These positive results are driven by the improved network quality in Colombia due to the launch of Movistar Antigos single mobile network, our great performance in Mexico, and a better regulatory environment in Chile. On the fixed business, almost 100% of our broadband customers already have fiber. Revenue decreased year-on-year, mainly due to sales of copper in Chile in the first half of 2024. EBITDA decreased 2.8% year-on-year but improved sequentially due to Colombia. Onto slide 14 to review our transversal units. Firstly, regarding Telefónica Tech, revenue growth rate improved quarter on quarter to over 12% year-on-year in Q2, with bookings growing in line with revenues. By sector, the performance is driven by the solid demand in financial services, healthcare, and public administration. We have also reinforced our AI and data capabilities to expand our offer. Secondly, onto Telefónica Infra.

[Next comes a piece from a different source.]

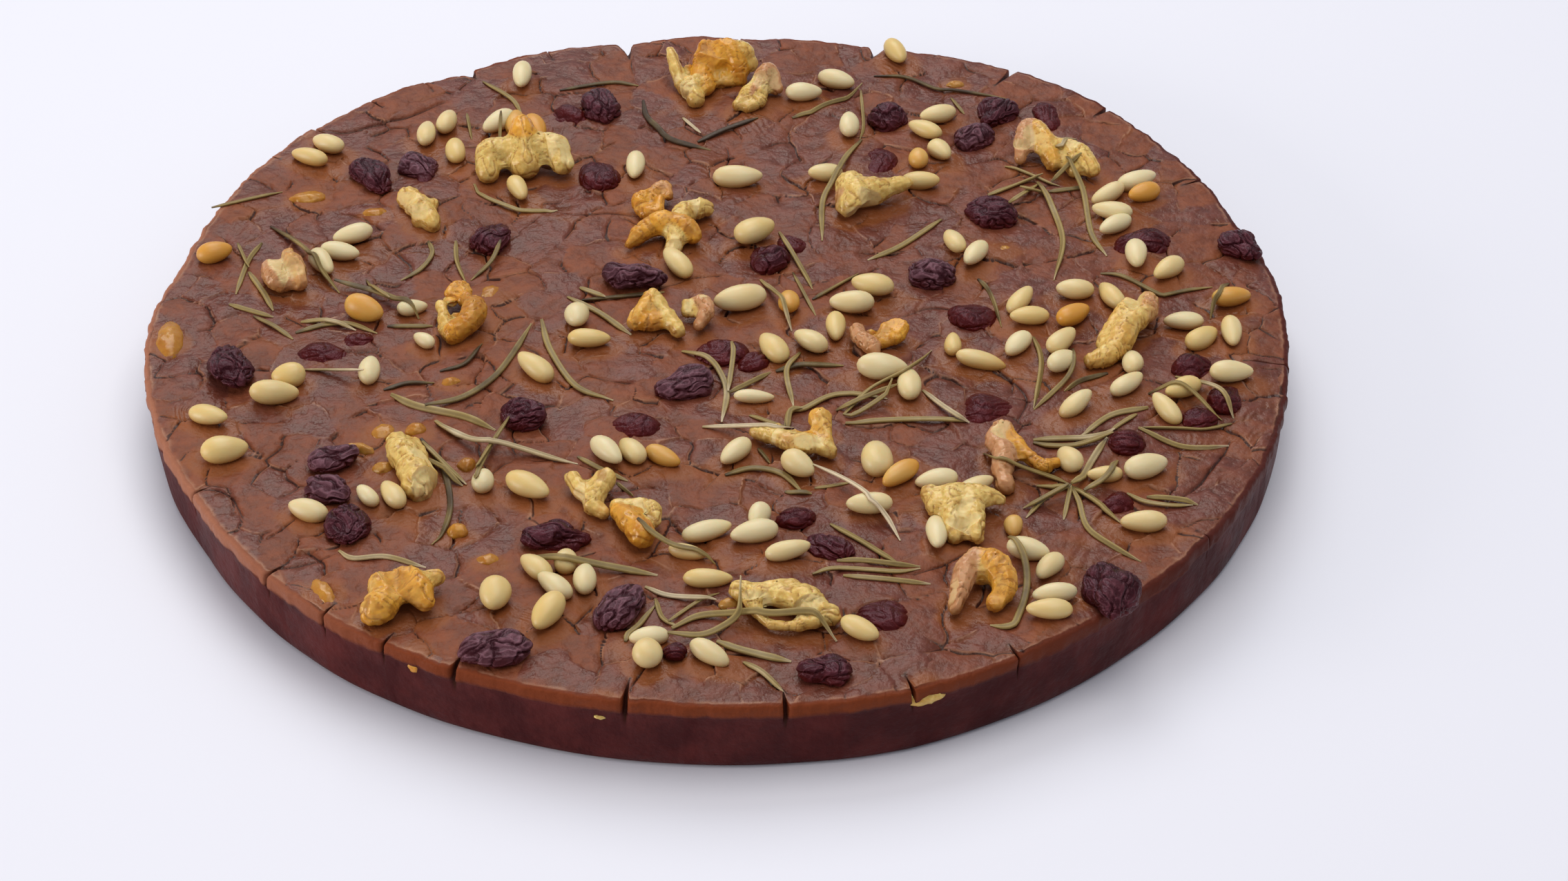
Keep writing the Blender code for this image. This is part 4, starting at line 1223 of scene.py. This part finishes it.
class Ground:
    """What lies on the cake so far, as heights in mm over its underside."""

    def __init__(self, pieces):
        graph = bpy.context.evaluated_depsgraph_get()
        self.trees = [BVHTree.FromObject(piece, graph) for piece in pieces]

    def height(self, x, y):
        start = Vector((x, y, 60)) * MM
        hits = [tree.ray_cast(start, Vector((0, 0, -1)))[0] for tree in self.trees]
        return max((hit.z / MM for hit in hits if hit), default=TOP)


def nut_points():
    """Middles, turns, half sizes and toast of the pine nuts."""
    draw = np.random.default_rng(71)
    crust = Ground([cake])
    rows = []
    for x, y, turn, *own in PINE_NUTS:
        length, width, toast = (*own, *(PINE_LENGTH, PINE_WIDTH, None)[len(own):])
        if toast is None:
            toast = draw.uniform(0.05, 0.5)
        width *= draw.uniform(0.94, 1.06)
        length *= draw.uniform(0.95, 1.05)
        facing = turn if draw.random() < 0.5 else turn + 180
        half = np.array((length, width, width * PINE_FLATNESS)) / 2
        height = crust.height(x, y) + half[2] * (1 - PINE_SUNK * draw.uniform(0.6, 1.6))
        pitch = draw.normal(0, 0.09)
        rows.append((x, y, height, draw.normal(0, 0.3), pitch, math.radians(facing), *half, toast))
        stain = 0.9 if draw.random() < 0.7 else 0.3
        settle(x, y, *half[:2] * 0.9, turn, lift=0.3, reach=1.1, stain=stain)
    return np.array(rows)


def nut_mesh(rows, finish):
    """A drop on every point: a ball that tapers towards one end."""
    facts = {"turn": rows[:, 3:6], "size": rows[:, 6:9] * MM, "toast": rows[:, 9]}
    base = as_mesh("nut_points", rows[:, :3], **facts)
    layout = Arrangement(
        "pine nuts",
        Finish=("Material", finish),
        Taper=("Float", 0.28),
        Grain=("Float", 160.0),
        Detail=("Float", 0.0),
        Unevenness=("Float", 0.5 * MM),
    )
    spot = layout.add("GeometryNodeInputPosition")
    across = layout.add("SeparateXYZ", {"Vector": spot})
    narrow = 1 - layout.given("Taper") * (across * 0.5 + 0.5)
    slim = layout.add("CombineXYZ", {"X": 1.0, "Y": narrow, "Z": narrow})
    drop = layout.add("VectorMath", {0: spot, 1: slim}, operation="MULTIPLY")
    nut = layout.add("GeometryNodeMeshIcoSphere", {"Radius": 1.0, "Subdivisions": 3})
    nut = layout.add("GeometryNodeSetPosition", {"Geometry": nut, "Position": drop})
    return layout.run("pine_nuts", base, layout.strew(nut))


def pine_finish():
    """Smooth oily kernel, cream to yellow, with a waxy light in it, and painted shade at its foot."""
    made = Finish("pine nut", Specular_IOR_Level=0.45, Subsurface_Weight=0.2, Subsurface_Scale=3 * MM)
    toast = made.attribute("toast")
    cloud = made.noise(4, 2)
    yellow = (toast + (cloud - 0.5) * 0.5).above(0.0, 0.6)
    colour = made.blend(yellow, (0.72, 0.61, 0.34), (0.68, 0.48, 0.16))
    colour = made.blend((toast + (cloud - 0.5) * 0.4).above(0.6, 1.0), colour, (0.62, 0.29, 0.035))
    # Painted shade, dark amber, low on the nut where it sits in the dough.
    height = made.along("Z")
    foot = 1 - (height + (cloud - 0.5) * 0.001).above(TOP * MM, (TOP + 2.8) * MM)
    colour = made.blend(foot * 0.8, colour, (0.46, 0.22, 0.035))
    return made.finish(colour, 0.4 + (made.noise(2, 2) - 0.5) * 0.15, made.noise(1.2, 2), 0.06)


pine_nuts = in_scene("pine_nuts", nut_mesh(nut_points(), pine_finish()))
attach(pine_nuts, "root")


# Rosemary: stiff dried needles and two short sprigs, strewn last, so that they lie over
# the nuts and raisins and over each other. Each is a slim blade along a path read off the
# cake, and it is dropped until it touches what is under it.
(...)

Our fiber costs have already reached 29 million premises passed, representing 35% of group deployment. Our submarine cable business delivers sustained profitability with margins of around 50%. Telefónica has signed a partnership with Google to provide the necessary infrastructure to land the new subsea cable in Spain. In summary, consistent execution continues across our markets and businesses. I will now hand over to Laura for the main financial topics. Thank you, Emilio. Free cash flow has improved by EUR 718 million to EUR 505 million in the second quarter and EUR 291 million in the first six months of the year. Free cash flow follows its usual seasonality in the first half, and this has been reflected in the evolution of the net financial debt and the leverage ratio, which has increased to 2.78 times. However, as the year progresses, free cash flow will gain traction heading toward targets.

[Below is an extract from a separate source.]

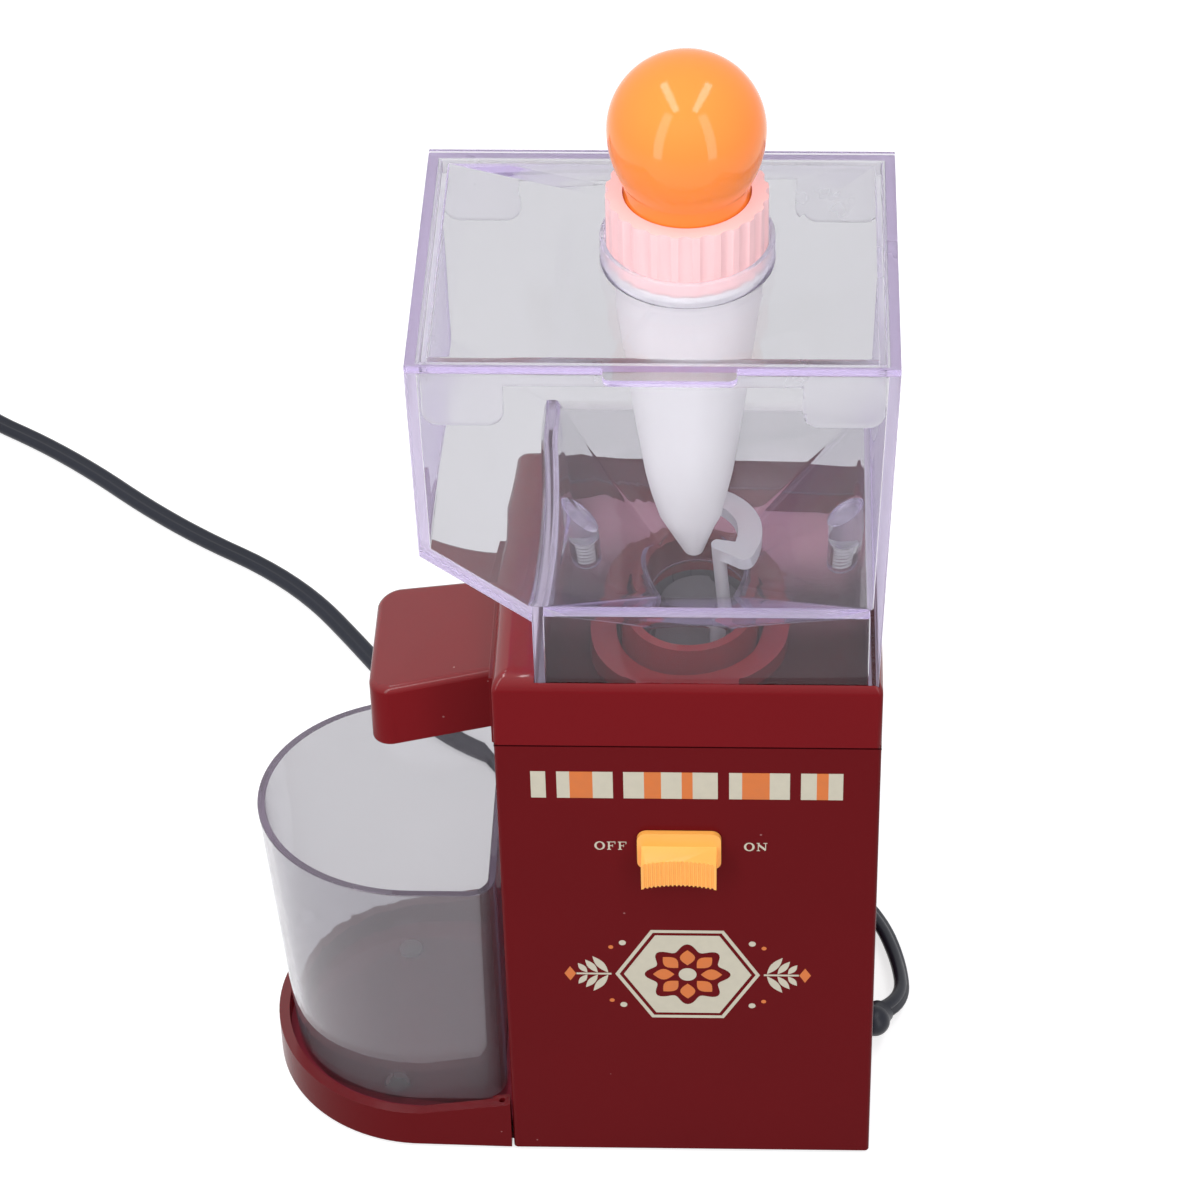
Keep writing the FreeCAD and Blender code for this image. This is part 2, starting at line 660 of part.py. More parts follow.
# switch, spout, tray, cup
switch_z = base_z + size.switch_height
spout_top_z = seam_z + size.spout_top
spout_foot_z = spout_top_z - size.spout_height
spout_root_x = left_x - 0.1
flange_x = spout_root_x - size.spout_flange
spout_end_x = left_x - size.spout_reach
tray_x = left_x - size.tray_centre
tray_edge_x = left_x - size.tray_gap
tray_floor_z = base_z + size.tray_floor
tray_radius = axis_y - size.tray_inset
cup_flat_x = left_x - size.cup_flat
cup_round_x = cup_flat_x - size.cup_straight
cup_rim_z = tray_floor_z + size.cup_height
cup_foot_reach = tray_radius - size.tray_wall - size.cup_foot_gap
cup_foot_half = cup_foot_reach - size.cup_narrowing
cup_rim_reach = cup_foot_reach + size.cup_end_flare
cup_rim_half = cup_foot_half + size.cup_side_flare

# the origin stands under the middle of the machine's outline
leftmost = cup_round_x - cup_rim_reach
origin_x = (leftmost + rim_right) / 2
origin_y = (rim_back - size.grip_reach) / 2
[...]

Furthermore, net debt will be reduced to EUR 26.0 billion after the sales of Telefónica Ecuador, Uruguay, and Colombia, and acquisition of the 50% of Fibercell. We maintain ample liquidity, which covers debt maturities over the next three years. The average cost of debt has been reduced year-on-year from 3.64% in June 2024 to 3.30% in June 2025. We continue with our present financial policy and free cash flow management, which are key priorities for us. Turning to page 16. This quarter, we have made significant strides in our sustainability efforts. On the environmental front, we have published an updated climate action plan, marking a clear pathway towards our ambition to be net zero by 2040. Furthermore, Telefónica has been included as a supplier engagement leader by CDP for the sixth year running in recognition of our efforts to reduce value chain emissions.
On the social side, our customer-centric approach has led us to launch a new personalized service model in Spain. We also remain committed to diversity and inclusion initiatives, and this quarter, we achieved 34% female executives. Looking at governance, we have been recognized for our transparency, receiving awards for both fiscal and sustainability reporting. Finally, I’m pleased to share that Time Magazine considers Telefónica as the second most sustainable company in the world. I will now hand back to Mark, who will wrap up. Thank you, Laura. To summarize, our second quarter offers data to show how we’re managing this transition period. We’re maintaining operational performance while we prepare for the changes ahead. We are making progress on portfolio focus with fine SPAM transactions. Our networks continue to evolve, including completing the copper shutdown in Spain. We’re on track to meet our financial guidance. Our strategic review continues on schedule.
We’re taking a hard look on how to position Telefónica in a changing industry. I look forward to sharing our conclusions in the second half of the year. Thank you very much for your attention, and we are now ready to take your questions. Thank you. If you would like to ask a question, please press star followed by one one on your telephone keypad. Once again, that is star one one to register a question. You will then hear an automated message advising your hand is raised. To withdraw your question, please press star one and one again. We will kindly ask you to ask a maximum of two questions per participant. There will be a short silence while questions are being registered. We will now take the first question from the line of Andrew Lee from Goldman Sachs. Please go ahead. Good morning, everyone.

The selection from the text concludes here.